Nearly half of all Americans, 47%, struggle to discuss finances with their loved ones, according to a November 2019 survey by Lincoln Financial. Personal finance was the third-most-challenging subject for families, behind sex and death, the poll found.
It's easy to let things go unaddressed when things are going well, said Sarah Newcomb, director of behavioral science at Morningstar.
When money becomes tight or life becomes unpredictable, there is always room for disagreement, she said. The same goes when you combine financial lives, such as after a marriage or when a young adult child moves back home.
"When our financial lives are separate from one another, there is no need for conflict, but once someone else's management style starts to affect your own financial goals, there is potential for conflict," Newcomb explained.
While it may seem like a good idea to broach money matters during the family holiday meal — don't, said Cameron Huddleston, author of "Mom and Dad, We Need to Talk" and a family finance expert with Carefull, an app that monitors and protects the money of aging parents.
For one, there may be people at the gathering who don't need to be a part of the conversation, she said. Then, there is the alcohol component.
"If someone has had too much wine, the conversation could go downhill real fast," she said. "And some family gatherings are tense already.
"So the last thing you want to do is start talking about money to turn up the tension."
If you are visiting your parents or your adult kids are in town and you need to talk, at least wait until after the meal. Find a time when you can sit down and have a discussion "when all of you are relaxed and emotions aren't running high," Huddleston said.
Here's how you can handle some of the more uncomfortable financial issues that may arise with your family.
Requests for loans or financial support
It's never easy dealing with a family member who is asking for money to pay bills or for a loan to get them through a rough patch.
"If you don't feel comfortable with lending or financially supporting someone, you shouldn't," said Sun, a member of the CNBC Financial Advisor Council.
"If you decide to lend to your family, you should assume there may be possibility you'll never be paid back."
About 60% of Americans have loaned a family member or friend money, expecting to get paid back, according to a 2019 survey by Bankrate. However, 37% of those who fronted the cash reported losing money and 21% said the personal relationship worsened.
Give an honest answer quickly, so the family member can pivot and look for other resources to help, Sun advises. You may even introduce them to a banking contact or co-sign a loan with an institution you are comfortable with.
Don't beat yourself up if you say "no." Money management is emotional, said Newcomb. Just remember that you shouldn't undermine your own financial stability.
"Recognize when saying 'no' is the merciful thing to do for yourself and that is OK," she said. "It is OK to protect your own solvency."
Adult kids at home
Young adults are moving home to live with mom and dad in record numbers.
In July, 52% of them lived with one or both of their parents, up from 47% in February, according to a Pew Research Center analysis. That surpasses the peak hit during the Great Depression, Pew said.
Parents should talk to their children about their contribution to the household.
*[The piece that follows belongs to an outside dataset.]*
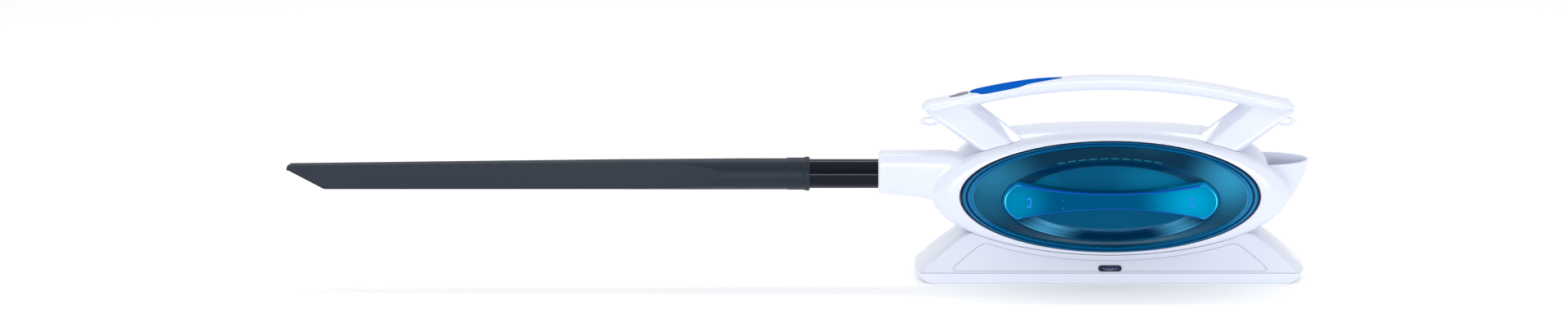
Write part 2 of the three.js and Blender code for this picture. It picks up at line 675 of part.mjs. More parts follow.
// A loft from front to back through copies of one outline, swelling at mid-depth.
function dockForm(outline, inset) {
  const shares = [0, 0.12, 0.35, 0.65, 0.88, 1];
  return loft(
    shares.map((share) => {
      const swell = 1 + (DOCK_BULGE / DOCK_HALF_WIDTH) * (1 - (2 * share - 1) ** 4);
      return outline.map(([x, z]) => {
        const front = dockFront(z) + inset;
        const rear = dockRear(z) - inset;
        return at(x * swell, front + share * (rear - front), z);
      });
    }),
  );
}
const bothSides = (right) => [...right, ...right.map(([x, z]) => [-x, z]).reverse()];
const SHELL_BOTTOM = DOCK_SEAM + GAP / 2;
const slopeHalfWidth = (z) => DOCK_HALF_WIDTH - (54 * (z - DOCK_SEAM)) / (DOCK_HEIGHT - DOCK_SEAM);
const shellOutline = (inset) =>
  bothSides([
    [slopeHalfWidth(SHELL_BOTTOM) - inset, SHELL_BOTTOM - inset],
    [slopeHalfWidth(28) - inset + 1.5, 28],
    [slopeHalfWidth(44) - inset + 1.5, 44],
    [slopeHalfWidth(DOCK_HEIGHT) - inset, DOCK_HEIGHT - inset],
    [60, DOCK_HEIGHT - inset],
  ]);
const trayOutline = (inset) =>
  bothSides([
    [DOCK_HALF_WIDTH - inset, DOCK_SEAM - GAP / 2 + 2 * inset],
    [DOCK_HALF_WIDTH - 1 - inset, 8],
    [DOCK_HALF_WIDTH - 5 - inset, 3.2 + inset / 2],
    [DOCK_HALF_WIDTH - 13 - inset, inset],
  ].reverse());

const DOCK_SCREWS = [
  [-186, -48],
  [186, -48],
  [-186, 42],
  [186, 42],
];
const DOCK_PADS = [
  [-196, -30],
  [196, -30],
  [-196, 26],
  [196, 26],
];
const BUTTON = { halfWidth: 13.7, halfHeight: 3.35, z: 18, travel: 2.5 };
const alongZ = (radius, x, y, z0, z1, segments = 10) => rod(radius, at(x, y, z0), at(x, y, z1), segments);
const stadium = (halfWidth, halfHeight, z) => {
  const shape = new THREE.Shape();
  shape.absarc(halfWidth - halfHeight, z, halfHeight, -Math.PI / 2, Math.PI / 2);
  shape.absarc(halfHeight - halfWidth, z, halfHeight, Math.PI / 2, (3 * Math.PI) / 2);
  return shape;
};

// The shallow panel on the dock's front: a trapezium with rounded corners.
function panelShape(grow) {
  const [low, high, wide, narrow, round] = [14.6 - grow, 47 + grow, 192 + 2.2 * grow, 152 + 2.2 * grow, 8];
  const shape = new THREE.Shape();
  shape.moveTo(-wide + round * 1.4, low);
  shape.lineTo(wide - round * 1.4, low);
  shape.quadraticCurveTo(wide, low, wide - round, low + round);
  shape.lineTo(narrow + round, high - round * 0.9);
  shape.quadraticCurveTo(narrow, high, narrow - round * 1.6, high);
  shape.lineTo(-narrow + round * 1.6, high);
  shape.quadraticCurveTo(-narrow, high, -narrow - round, high - round * 0.9);
  shape.lineTo(-wide + round, low + round);
  shape.quadraticCurveTo(-wide, low, -wide + round * 1.4, low);
  return shape;
}
// A thin slab parallel to the leaning front, from one depth behind it to another.
function frontSlab(from, to) {
  const corner = (x, z, depth) => at(x, dockFront(z) + depth, z);
  const lower = SHELL_BOTTOM;
  return loft([
    [corner(-240, lower, from), corner(240, lower, from), corner(240, lower, to), corner(-240, lower, to)],
    [corner(-240, 56, from), corner(240, 56, from), corner(240, 56, to), corner(-240, 56, to)],
  ]);
}
const panelPocket = plate(panelShape(0), -90, 0, 6).intersect(frontSlab(-4, 1.6));
const buttonHole = plate(stadium(BUTTON.halfWidth + GAP, BUTTON.halfHeight + GAP, BUTTON.z), -90, -50, 5);

function dockShell() {
  const outside = dockForm(shellOutline(0), 0);
  const inside = cut(dockForm(shellOutline(WALL), WALL), envelope(SADDLE_GAP + 2.5));
  const posts = DOCK_SCREWS.map(([x, y]) => alongZ(4, x, y, 14, 60).intersect(outside));
  const pilots = DOCK_SCREWS.map(([x, y]) => alongZ(1.7, x, y, 10, 25));
  const contactSlots = [-12, 12].map((x) => block(x - 3.3, x + 3.3, 1.7, 8.3, 20, 60));
  const jackHole = block(-6.3, 6.3, 40, 90, 15.7, 27.3);
  return cut(
    join(cut(outside, inside), ...posts),
    ...pilots,
    envelope(SADDLE_GAP),
    panelPocket,
    buttonHole,
    jackHole,
    ...contactSlots,
  );
}
add("dock_shell", dockShell(), whiteCasing);

function dockPanel() {
  const slab = plate(panelShape(-2 * GAP), -90, 0, 6).intersect(frontSlab(0.1, 1.6 - GAP));
  return cut(slab, envelope(SADDLE_GAP), buttonHole);
}
add("dock_front_panel", dockPanel(), whiteCasing);

function dockTray() {
  const outside = dockForm(trayOutline(0), 0);
  const inside = dockForm(trayOutline(WALL), WALL).intersect(block(-240, 240, -90, 90, WALL, DOCK_SEAM + 5));
  const bosses = DOCK_SCREWS.map(([x, y]) => alongZ(6, x, y, 1, DOCK_SEAM - GAP / 2));
  const holes = DOCK_SCREWS.map(([x, y]) => alongZ(1.8, x, y, -1, 20));
  const heads = DOCK_SCREWS.map(([x, y]) => alongZ(3.4, x, y, -1, 3.2));
  const pads = DOCK_PADS.map(([x, y]) => alongZ(8.3, x, y, -1, 1.8));
  return cut(join(cut(outside, inside), ...bosses), ...holes, ...heads, ...pads);
}
add("dock_tray", dockTray(), whiteCasing);
DOCK_PADS.forEach(([x, y], i) => add(`dock_pad_${i + 1}`, alongZ(8, x, y, 0, 1.5), rubber));
DOCK_SCREWS.forEach(([x, y], i) => {
  add(`dock_screw_${i + 1}`, join(alongZ(3, x, y, 0.6, 2.9), alongZ(1.5, x, y, 2.5, 22)), steel);
});

function dockButton() {
  const cap = plate(stadium(BUTTON.halfWidth, BUTTON.halfHeight, BUTTON.z), -66.6, -59.5, 5);
  const flange = plate(stadium(BUTTON.halfWidth + 2, BUTTON.halfHeight + 1, BUTTON.z), -59.5, -58, 5);
  return join(cap, flange);
}
add("dock_button", dockButton(), darkLens);
add("charge_board", block(-40, 40, -35, 35, 9, 10.6), boardGreen);
[-12, 12].forEach((x, i) =>
  add(`charge_contact_${i + 1}`, block(x - 3, x + 3, 2, 8, 10.9, 29.2), steel),
);
add("charge_jack", block(-6, 6, 44, 57.4, 16, 27), darkPlastic);

export default root;
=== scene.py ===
"""A white handheld vacuum cleaner with a see-through teal dust cover, a crevice tool and a dock."""
import json
import math

import bmesh
import bpy
import numpy as np
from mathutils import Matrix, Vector


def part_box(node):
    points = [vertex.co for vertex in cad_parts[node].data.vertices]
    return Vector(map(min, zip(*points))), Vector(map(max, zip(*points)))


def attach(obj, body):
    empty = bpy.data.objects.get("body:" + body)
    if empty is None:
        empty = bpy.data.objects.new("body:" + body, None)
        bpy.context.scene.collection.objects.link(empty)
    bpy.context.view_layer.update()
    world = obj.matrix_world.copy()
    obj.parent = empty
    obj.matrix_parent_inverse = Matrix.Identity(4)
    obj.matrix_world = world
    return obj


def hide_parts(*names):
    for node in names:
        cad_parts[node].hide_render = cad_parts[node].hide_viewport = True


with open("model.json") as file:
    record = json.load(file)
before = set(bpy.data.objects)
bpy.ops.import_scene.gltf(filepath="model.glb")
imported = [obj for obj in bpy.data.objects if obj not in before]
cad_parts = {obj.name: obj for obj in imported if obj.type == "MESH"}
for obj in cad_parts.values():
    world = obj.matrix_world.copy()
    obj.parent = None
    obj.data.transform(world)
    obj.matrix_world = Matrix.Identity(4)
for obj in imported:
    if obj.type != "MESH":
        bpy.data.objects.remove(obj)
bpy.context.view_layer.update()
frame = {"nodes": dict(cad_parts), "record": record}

# ---- Camera ----
# A long lens looking down a little, as a catalogue picture is taken.
scene = bpy.context.scene
LOOK_DOWN = math.radians(11)
FRAME_WIDTH = 1.862
aim = Vector((-0.3867, -0.030, 0.1378))
lens = bpy.data.cameras.new("camera")
lens.lens = 260
lens.dof.use_dof = False
camera_distance = FRAME_WIDTH * lens.lens / lens.sensor_width
backwards = Vector((0, -math.cos(LOOK_DOWN), math.sin(LOOK_DOWN)))
camera = bpy.data.objects.new("camera", lens)
scene.collection.objects.link(camera)
camera.location = aim + backwards * camera_distance
camera.rotation_euler = (math.pi / 2 - LOOK_DOWN, 0, 0)
lens.clip_end = 60
scene.camera = camera
scene.view_settings.view_transform = "Standard"


# ---- White moulded ABS ----
# ABS injected into a polished mould: a hard, bright gloss with the faintest orange peel, and a cool
# white pigment. It is used for both casings, the handle, the spout and the dock.
def colour(hex_text):
    """An sRGB hex colour as linear red, green, blue and alpha."""
    parts = [int(hex_text[i : i + 2], 16) / 255 for i in (1, 3, 5)]
    return (*(p / 12.92 if p <= 0.04045 else ((p + 0.055) / 1.055) ** 2.4 for p in parts), 1)


def add_node(material, kind, settings=None, links=None):
    """Adds a shader node: settings name attributes or sockets, and links name what each socket takes."""
    made = material.node_tree.nodes.new(kind)
    for key, value in (settings or {}).items():
        if key in made.inputs:
            made.inputs[key].default_value = value
        else:
            setattr(made, key, value)
    for key, source in (links or {}).items():
        material.node_tree.links.new(source, made.inputs[key])
    return made


def new_material(name):
    material = bpy.data.materials.new(name)
    material.use_nodes = True
    material.node_tree.nodes.clear()
    return material


def finish_material(material, shader):
    add_node(material, "ShaderNodeOutputMaterial", links={"Surface": shader.outputs[0]})
    return material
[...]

Some may contribute financially to the budget, if they are employed, or they may use the time to amass savings so that when they move out, they are financially secure.
If your adult child isn't bringing in any income or is setting their money aside into a savings account, there are other ways to have him or her contribute to the household.
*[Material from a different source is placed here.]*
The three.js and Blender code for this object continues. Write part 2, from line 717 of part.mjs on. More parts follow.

That may mean cooking the meals to lift the burden off of someone else or providing childcare or help with virtual learning to younger siblings, Newcomb said.
"They are bringing their resources, their creativity to the fore," she explained. "They are giving to the household."
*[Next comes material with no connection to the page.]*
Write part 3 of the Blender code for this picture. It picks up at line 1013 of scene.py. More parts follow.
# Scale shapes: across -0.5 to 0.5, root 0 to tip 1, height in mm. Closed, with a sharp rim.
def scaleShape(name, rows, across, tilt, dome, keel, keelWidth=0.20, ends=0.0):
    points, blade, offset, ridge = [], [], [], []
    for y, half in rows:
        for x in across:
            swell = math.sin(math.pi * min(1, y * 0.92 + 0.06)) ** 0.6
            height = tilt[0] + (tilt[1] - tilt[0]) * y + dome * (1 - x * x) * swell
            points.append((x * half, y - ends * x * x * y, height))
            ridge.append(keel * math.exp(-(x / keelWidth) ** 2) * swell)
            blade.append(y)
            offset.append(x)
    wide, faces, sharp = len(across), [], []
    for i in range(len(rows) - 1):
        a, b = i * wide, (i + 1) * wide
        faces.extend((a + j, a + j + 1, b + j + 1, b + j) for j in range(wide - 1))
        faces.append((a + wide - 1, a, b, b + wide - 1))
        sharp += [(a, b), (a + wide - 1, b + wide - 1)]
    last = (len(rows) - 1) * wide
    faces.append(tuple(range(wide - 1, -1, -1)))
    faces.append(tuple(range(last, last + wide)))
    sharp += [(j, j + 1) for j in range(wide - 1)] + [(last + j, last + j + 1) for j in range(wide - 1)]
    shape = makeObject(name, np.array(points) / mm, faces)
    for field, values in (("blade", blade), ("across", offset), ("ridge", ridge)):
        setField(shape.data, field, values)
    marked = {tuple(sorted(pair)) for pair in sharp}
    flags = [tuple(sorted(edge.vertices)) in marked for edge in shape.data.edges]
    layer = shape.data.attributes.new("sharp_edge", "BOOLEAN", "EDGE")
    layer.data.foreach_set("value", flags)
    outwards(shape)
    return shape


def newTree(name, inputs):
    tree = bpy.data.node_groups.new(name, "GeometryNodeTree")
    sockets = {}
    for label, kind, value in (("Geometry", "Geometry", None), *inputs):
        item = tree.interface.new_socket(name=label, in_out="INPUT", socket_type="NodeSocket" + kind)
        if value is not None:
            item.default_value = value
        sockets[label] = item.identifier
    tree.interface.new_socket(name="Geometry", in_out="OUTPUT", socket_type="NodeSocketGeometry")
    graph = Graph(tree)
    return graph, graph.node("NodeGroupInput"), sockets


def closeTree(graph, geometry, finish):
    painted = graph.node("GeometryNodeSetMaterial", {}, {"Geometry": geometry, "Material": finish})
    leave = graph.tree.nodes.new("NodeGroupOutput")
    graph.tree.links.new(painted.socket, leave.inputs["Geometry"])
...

Spending money on the 'wrong' thing
You may not like the way your 20-something daughter is spending or the money management style of your spouse.
Instead of immediately focusing on the numbers, realize that there is much more personalization involved in how we deal with our finances, Newcomb said.
"Every decision people make with their money is a genuine attempt to meet a real and valid human need," she explained.
For instance, if you see someone spending a lot of money going out with friends, you may view that as irresponsible — or you can say they really prioritize their social relationships.
The ultimate goal is to come up with a strategy where all family members' needs are met. That may mean finding a way to meet that need in a way that may cost less money. So if feeling a sense of beauty is essential for you, instead of buying shiny objects, take a bubble bath or get a pedicure.
"You also have a need for security, you also have a need for stability," Newcomb said. "You don't meet one need at the expense of another."
Estate planning is one of the most important financial conversations you should have with your family, Sun said.
Sun suggests finding a reason to bring up the conversation, such as a family member or friend who is going through it or an article you read about it.
Children who want to address the topic with their parents should find a quiet, relaxed place to do so.
"Just say, 'we should figure this out together, because I want to make sure I know how you feel about this and what you'd want,'" Sun said.
"Let your parents guide the conversation and know that it doesn't have to happen all after Thanksgiving dinner, but it should spark the conversation of future conversations."
If you are a parent who wants to talk to your adult children about your plans, bear in mind that your kid probably doesn't want to talk about you getting older or dying.
Let them know that it's important to you that your children, and possibly grandchildren, keep what you've saved for them.
"Let them know there are some decisions that still need to be made and you want them to be part of the conversation and pause, Sun said.
"At that point, let them respond and listen to their responses,' she added. "It will help start the conversation."